BEGIN Dataset section
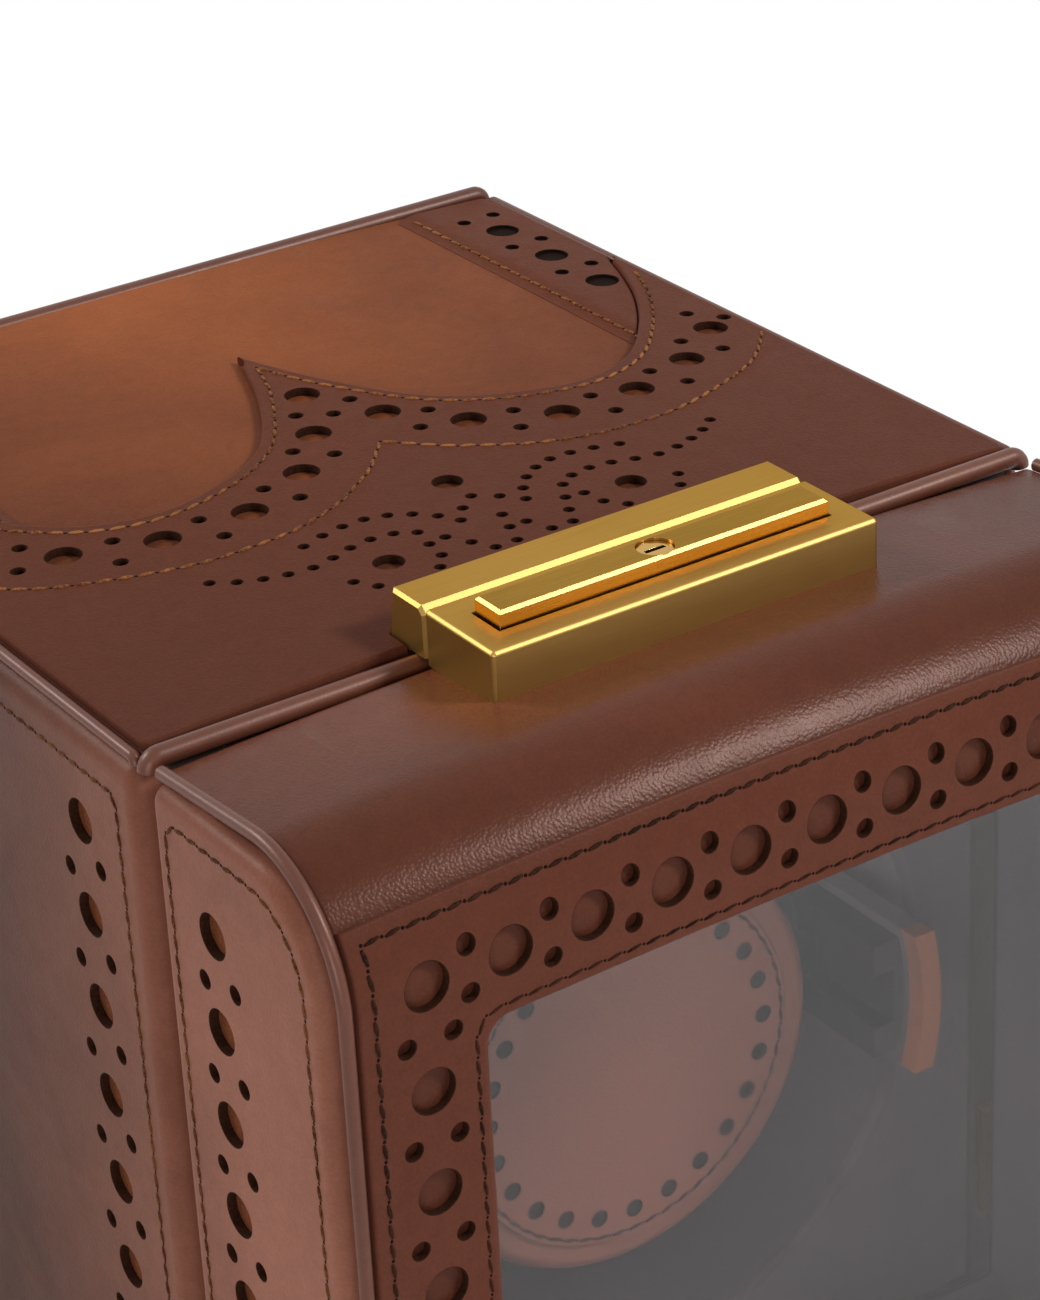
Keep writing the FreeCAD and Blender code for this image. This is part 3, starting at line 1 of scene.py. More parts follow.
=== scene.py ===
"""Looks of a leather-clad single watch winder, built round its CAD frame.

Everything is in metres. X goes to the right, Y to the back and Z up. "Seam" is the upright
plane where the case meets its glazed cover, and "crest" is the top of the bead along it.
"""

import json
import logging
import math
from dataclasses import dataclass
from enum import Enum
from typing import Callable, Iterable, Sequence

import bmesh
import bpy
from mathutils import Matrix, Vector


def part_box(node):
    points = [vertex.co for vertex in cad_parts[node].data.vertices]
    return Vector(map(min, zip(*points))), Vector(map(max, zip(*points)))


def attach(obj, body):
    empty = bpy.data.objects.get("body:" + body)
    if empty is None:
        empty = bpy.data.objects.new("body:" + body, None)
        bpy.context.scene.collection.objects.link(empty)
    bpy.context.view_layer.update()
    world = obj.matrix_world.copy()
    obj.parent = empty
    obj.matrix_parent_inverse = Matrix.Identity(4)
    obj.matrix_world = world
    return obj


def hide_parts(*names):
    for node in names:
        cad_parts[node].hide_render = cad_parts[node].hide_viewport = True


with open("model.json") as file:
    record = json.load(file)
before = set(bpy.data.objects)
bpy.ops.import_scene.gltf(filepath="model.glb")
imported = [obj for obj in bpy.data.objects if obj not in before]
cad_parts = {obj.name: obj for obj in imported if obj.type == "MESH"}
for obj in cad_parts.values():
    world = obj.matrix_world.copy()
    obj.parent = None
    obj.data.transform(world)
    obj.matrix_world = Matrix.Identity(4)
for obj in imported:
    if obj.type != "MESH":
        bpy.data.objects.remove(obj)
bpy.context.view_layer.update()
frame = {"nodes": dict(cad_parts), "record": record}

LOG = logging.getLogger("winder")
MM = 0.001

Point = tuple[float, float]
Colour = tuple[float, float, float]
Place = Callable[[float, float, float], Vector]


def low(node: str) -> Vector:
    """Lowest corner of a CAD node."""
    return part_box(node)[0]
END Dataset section
*Goal*. Give the number of lines that carry the word "body", with nothing added.

*In response*. 3